Data records:
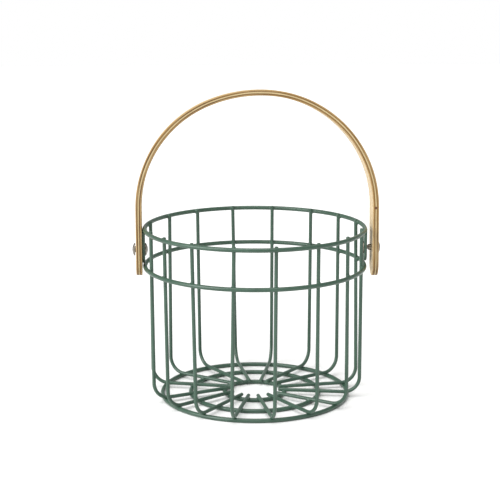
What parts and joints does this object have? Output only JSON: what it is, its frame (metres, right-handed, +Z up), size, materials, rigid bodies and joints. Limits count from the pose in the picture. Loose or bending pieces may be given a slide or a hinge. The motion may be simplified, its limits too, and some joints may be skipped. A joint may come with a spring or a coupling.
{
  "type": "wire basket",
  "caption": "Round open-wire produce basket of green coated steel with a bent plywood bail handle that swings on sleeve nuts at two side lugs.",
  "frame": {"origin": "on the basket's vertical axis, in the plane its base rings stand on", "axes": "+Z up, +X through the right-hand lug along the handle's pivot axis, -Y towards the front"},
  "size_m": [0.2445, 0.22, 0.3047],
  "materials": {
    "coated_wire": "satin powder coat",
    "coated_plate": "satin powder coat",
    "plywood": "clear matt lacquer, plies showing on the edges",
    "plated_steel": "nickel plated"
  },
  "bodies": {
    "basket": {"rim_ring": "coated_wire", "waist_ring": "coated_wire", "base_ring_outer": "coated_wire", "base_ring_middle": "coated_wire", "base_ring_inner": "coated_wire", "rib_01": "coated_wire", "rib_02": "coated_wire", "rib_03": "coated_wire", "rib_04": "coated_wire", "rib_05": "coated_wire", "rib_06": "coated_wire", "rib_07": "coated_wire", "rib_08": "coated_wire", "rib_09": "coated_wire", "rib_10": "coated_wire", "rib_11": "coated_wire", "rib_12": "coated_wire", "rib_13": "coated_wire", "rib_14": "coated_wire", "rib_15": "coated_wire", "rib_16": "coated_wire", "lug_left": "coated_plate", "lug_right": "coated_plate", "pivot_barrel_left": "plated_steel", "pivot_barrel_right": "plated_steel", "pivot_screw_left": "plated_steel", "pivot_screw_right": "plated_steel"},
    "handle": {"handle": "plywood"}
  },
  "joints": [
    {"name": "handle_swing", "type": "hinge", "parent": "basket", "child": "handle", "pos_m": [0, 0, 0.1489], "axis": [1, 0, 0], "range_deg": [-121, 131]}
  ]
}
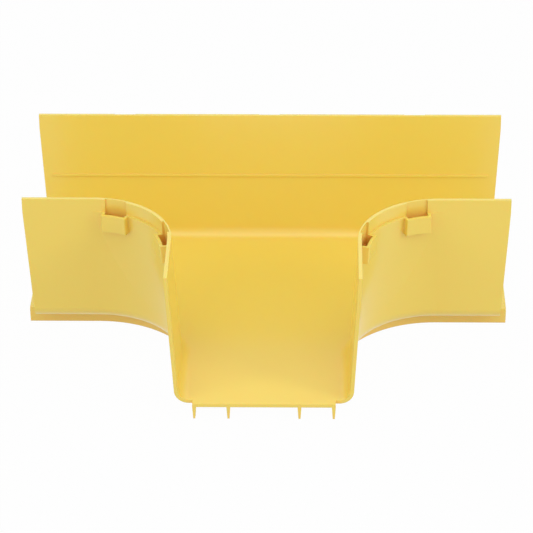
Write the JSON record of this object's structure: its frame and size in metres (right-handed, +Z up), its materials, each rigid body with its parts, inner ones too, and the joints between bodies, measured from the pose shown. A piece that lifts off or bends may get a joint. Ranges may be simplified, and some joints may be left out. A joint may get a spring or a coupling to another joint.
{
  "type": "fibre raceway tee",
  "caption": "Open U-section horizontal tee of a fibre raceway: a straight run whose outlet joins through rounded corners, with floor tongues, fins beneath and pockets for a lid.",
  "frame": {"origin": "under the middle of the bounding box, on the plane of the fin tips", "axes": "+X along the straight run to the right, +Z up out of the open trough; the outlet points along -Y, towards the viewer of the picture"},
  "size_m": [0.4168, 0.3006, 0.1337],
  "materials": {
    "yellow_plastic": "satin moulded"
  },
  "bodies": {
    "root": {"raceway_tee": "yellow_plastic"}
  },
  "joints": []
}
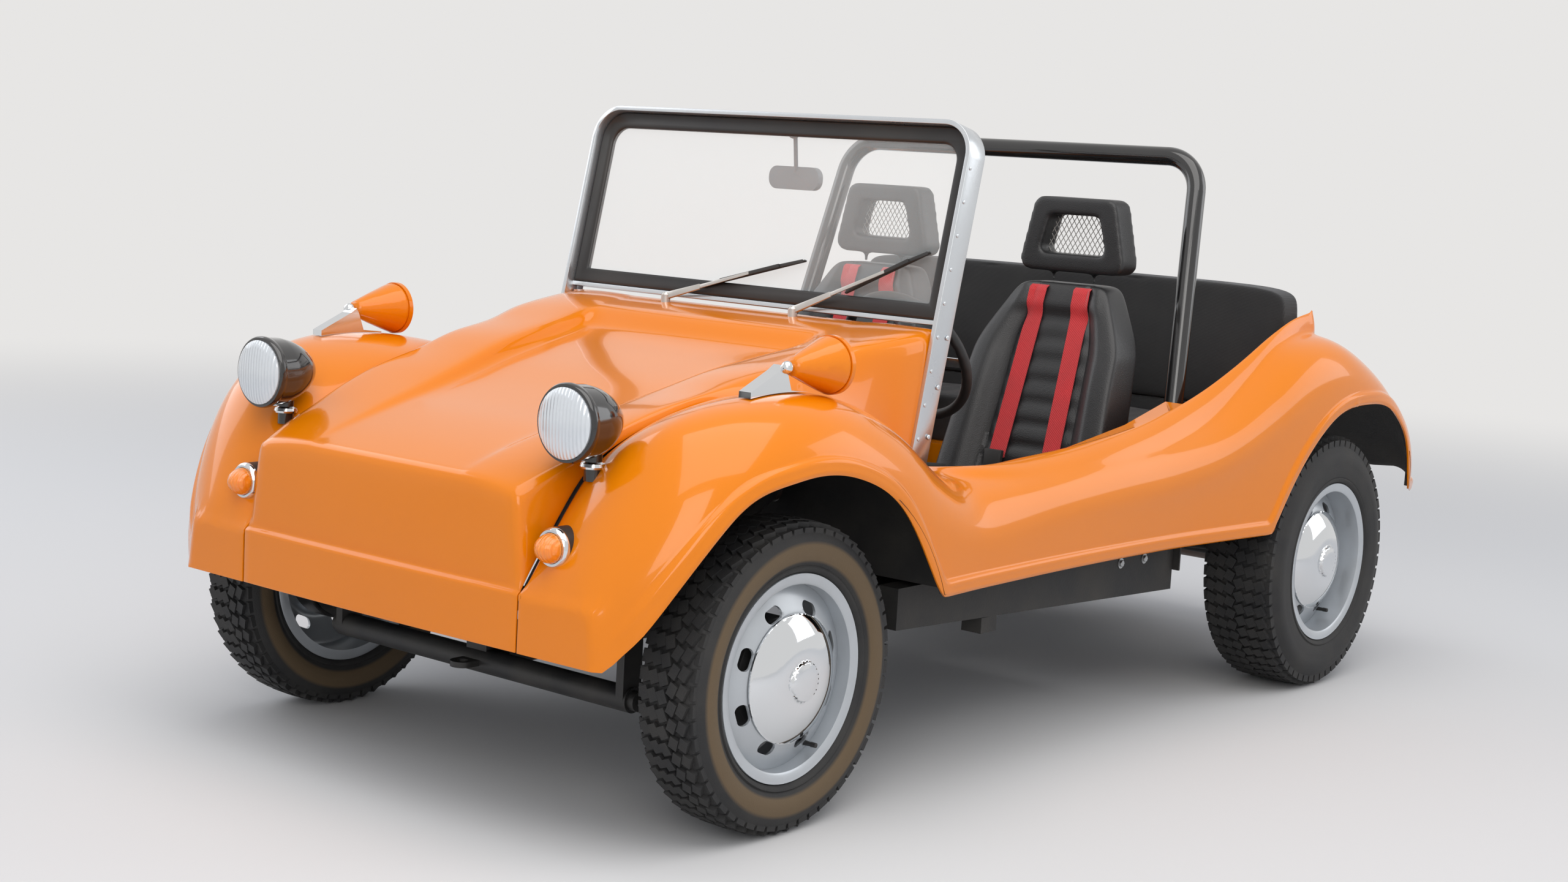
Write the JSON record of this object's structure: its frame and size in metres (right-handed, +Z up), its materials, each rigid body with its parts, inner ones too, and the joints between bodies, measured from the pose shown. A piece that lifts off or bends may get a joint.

WHAT THIS TASK INVOLVES:
Every line of the data above should be reproduced word for word.

EXERCISE RESPONSE:
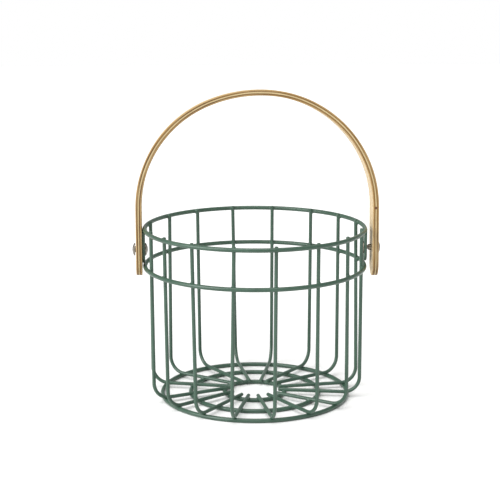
What parts and joints does this object have? Output only JSON: what it is, its frame (metres, right-handed, +Z up), size, materials, rigid bodies and joints. Limits count from the pose in the picture. Loose or bending pieces may be given a slide or a hinge. The motion may be simplified, its limits too, and some joints may be skipped. A joint may come with a spring or a coupling.
{
  "type": "wire basket",
  "caption": "Round open-wire produce basket of green coated steel with a bent plywood bail handle that swings on sleeve nuts at two side lugs.",
  "frame": {"origin": "on the basket's vertical axis, in the plane its base rings stand on", "axes": "+Z up, +X through the right-hand lug along the handle's pivot axis, -Y towards the front"},
  "size_m": [0.2445, 0.22, 0.3047],
  "materials": {
    "coated_wire": "satin powder coat",
    "coated_plate": "satin powder coat",
    "plywood": "clear matt lacquer, plies showing on the edges",
    "plated_steel": "nickel plated"
  },
  "bodies": {
    "basket": {"rim_ring": "coated_wire", "waist_ring": "coated_wire", "base_ring_outer": "coated_wire", "base_ring_middle": "coated_wire", "base_ring_inner": "coated_wire", "rib_01": "coated_wire", "rib_02": "coated_wire", "rib_03": "coated_wire", "rib_04": "coated_wire", "rib_05": "coated_wire", "rib_06": "coated_wire", "rib_07": "coated_wire", "rib_08": "coated_wire", "rib_09": "coated_wire", "rib_10": "coated_wire", "rib_11": "coated_wire", "rib_12": "coated_wire", "rib_13": "coated_wire", "rib_14": "coated_wire", "rib_15": "coated_wire", "rib_16": "coated_wire", "lug_left": "coated_plate", "lug_right": "coated_plate", "pivot_barrel_left": "plated_steel", "pivot_barrel_right": "plated_steel", "pivot_screw_left": "plated_steel", "pivot_screw_right": "plated_steel"},
    "handle": {"handle": "plywood"}
  },
  "joints": [
    {"name": "handle_swing", "type": "hinge", "parent": "basket", "child": "handle", "pos_m": [0, 0, 0.1489], "axis": [1, 0, 0], "range_deg": [-121, 131]}
  ]
}
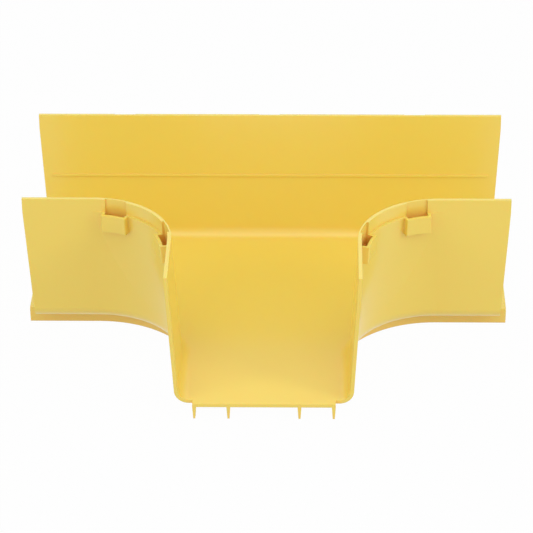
Write the JSON record of this object's structure: its frame and size in metres (right-handed, +Z up), its materials, each rigid body with its parts, inner ones too, and the joints between bodies, measured from the pose shown. A piece that lifts off or bends may get a joint. Ranges may be simplified, and some joints may be left out. A joint may get a spring or a coupling to another joint.
{
  "type": "fibre raceway tee",
  "caption": "Open U-section horizontal tee of a fibre raceway: a straight run whose outlet joins through rounded corners, with floor tongues, fins beneath and pockets for a lid.",
  "frame": {"origin": "under the middle of the bounding box, on the plane of the fin tips", "axes": "+X along the straight run to the right, +Z up out of the open trough; the outlet points along -Y, towards the viewer of the picture"},
  "size_m": [0.4168, 0.3006, 0.1337],
  "materials": {
    "yellow_plastic": "satin moulded"
  },
  "bodies": {
    "root": {"raceway_tee": "yellow_plastic"}
  },
  "joints": []
}
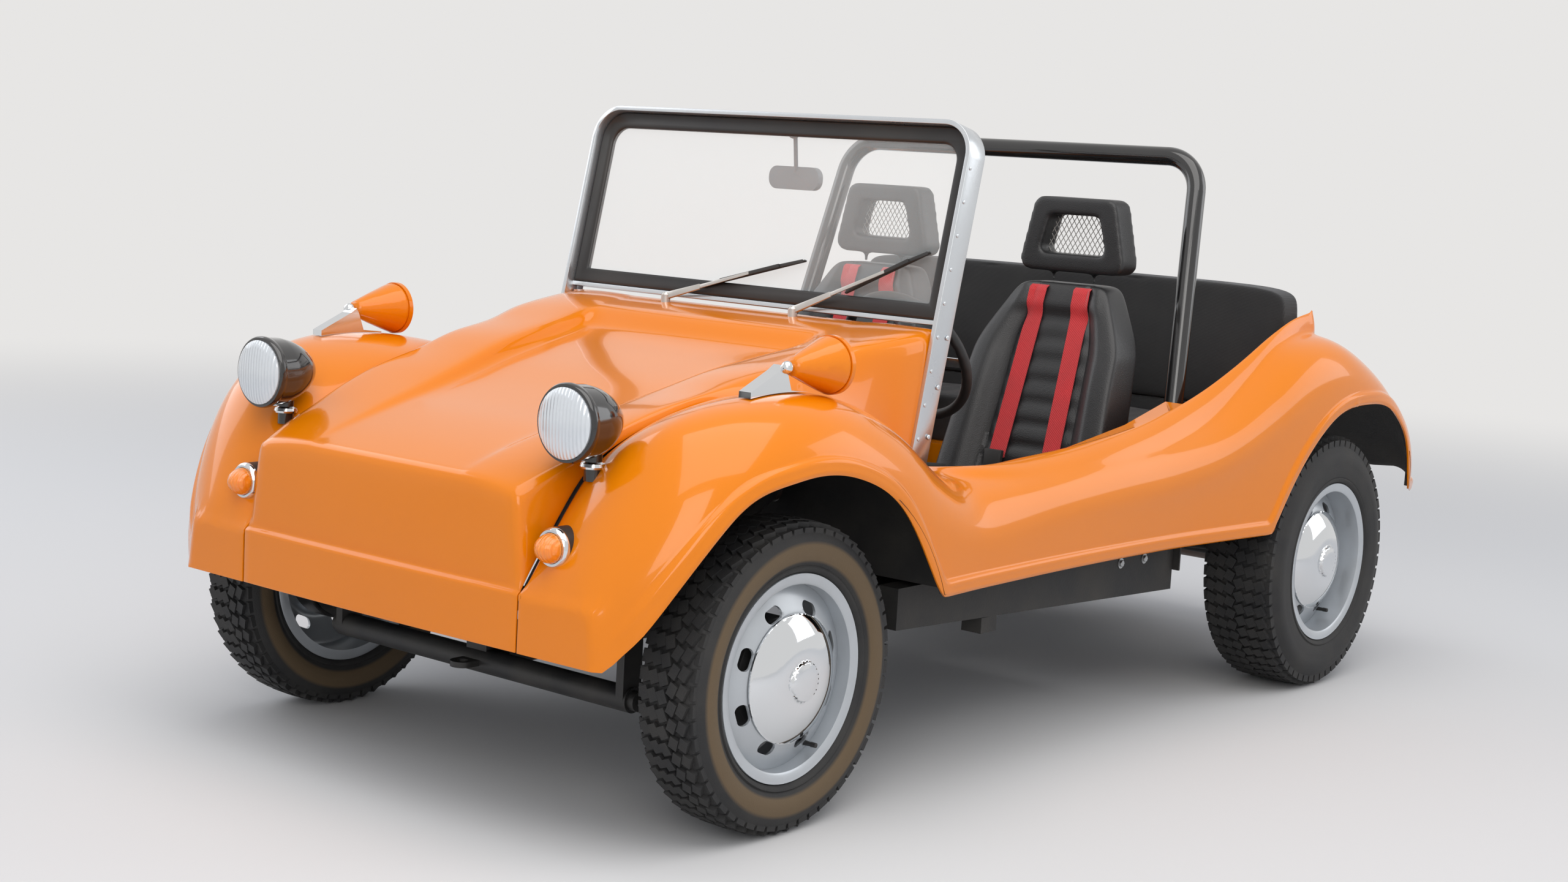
Write the JSON record of this object's structure: its frame and size in metres (right-handed, +Z up), its materials, each rigid body with its parts, inner ones too, and the joints between bodies, measured from the pose shown. A piece that lifts off or bends may get a joint.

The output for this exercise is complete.